The renamed Achievement and Integration for Minnesota program would continue to prohibit intentional segregation in schools, maintain the current definitions of racial isolation for schools and districts and require districts to work toward eliminating racial disparities.
The plan would fix the outdated funding formula, which directed the lion’s share of the funding to Minneapolis, St. Paul and Duluth and unintentionally resulted in large but relatively homogenous districts receiving more than low-income melting pots like Brooklyn Center.
It mandates that 80 percent of the money be spent for the direct benefit of students, and would direct the highest levels of funding to districts that demonstrate progress toward integration and closing the achievement gap.
In the past, the money flowed whether it was getting results or not. Similarly, some districts spent their integration revenue on administrative programs, cultural competency training and other items that did not directly further the goal of ensuring that students have the opportunity to learn within a diverse environment.
Dissenting recommendations
Co-Chair Peter Swanson, an attorney appointed to the panel by the GOP, is the author of one of the two dissenting recommendations. He was persuaded that integration is a worthy goal and supports the program’s continuation but wanted to be on record calling for even stricter oversight.
Conservative Sunday Star Tribune columnist and Center for the American Experiment Fellow Katherine Kersten, also a House appointee, authored the other dissenting opinion. Her own research found that integration does not help to close the achievement gap and can be harmful. About a week after the task force tendered its recommendations, Kersten was invited to discuss her new report on the issue, “Our Immense Achievement Gap,” before the state Senate Education Committee.
Concerning a House hearing, Garofalo first told the Pioneer Press he was waiting for state Education Commissioner Brenda Cassellius to craft a proposal based on the recommendations. “There are a lot of empty boxes that need to be filled in,” he told the newspaper. “The devil will be in the details.”
Next, Mariani authored a bill incorporating the recommendations that Garofalo’s committee never took up. When it still hadn’t been heard in late March, with the deadline for 2012 bills to pass out of committee looming, Mariani offered the language as an amendment to the omnibus education finance bill.
Mariani’s amendment rejected
When the amendment was rejected by a party-line vote, he and Greiling pressed Garofalo publicly to set a date.
Does it matter at this point whether the issue is heard? According to Parents United, the recommendations could still be included in the bills being sent to the full House and Senate, but the chance is remote.
More likely the stage is being set for next year. If lawmakers don’t adopt the task force’s recommendations or another set by then, the integration revenue program will “sunset,” or fade from state statute books, at the end of fiscal year 2013.
Money will continue to flow
Ironically the underlying funding will not, task force co-chair Thomas pointed out. Because the program is funded by non-voter-approved local levies tied to a state match, the money will continue to flow — but without any restrictions whatsoever.

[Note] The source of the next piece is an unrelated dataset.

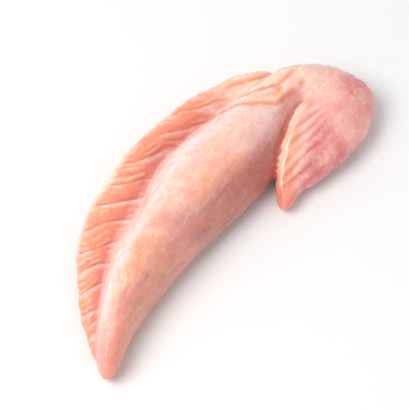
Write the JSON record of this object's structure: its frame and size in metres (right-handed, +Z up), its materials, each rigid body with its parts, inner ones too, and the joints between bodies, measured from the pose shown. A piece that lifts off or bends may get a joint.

Indeed, because the money’s availability now is tied to a threshold level of segregation instead of the accountability crafted by GOP task force members, who wanted administrators to show results in exchange for continued funding, districts will have a perverse incentive to perpetuate segregation, he said.
“Bipartisan recommendations are few and far between,” Thomas said. “To see the Legislature acting along party lines is extremely disheartening.”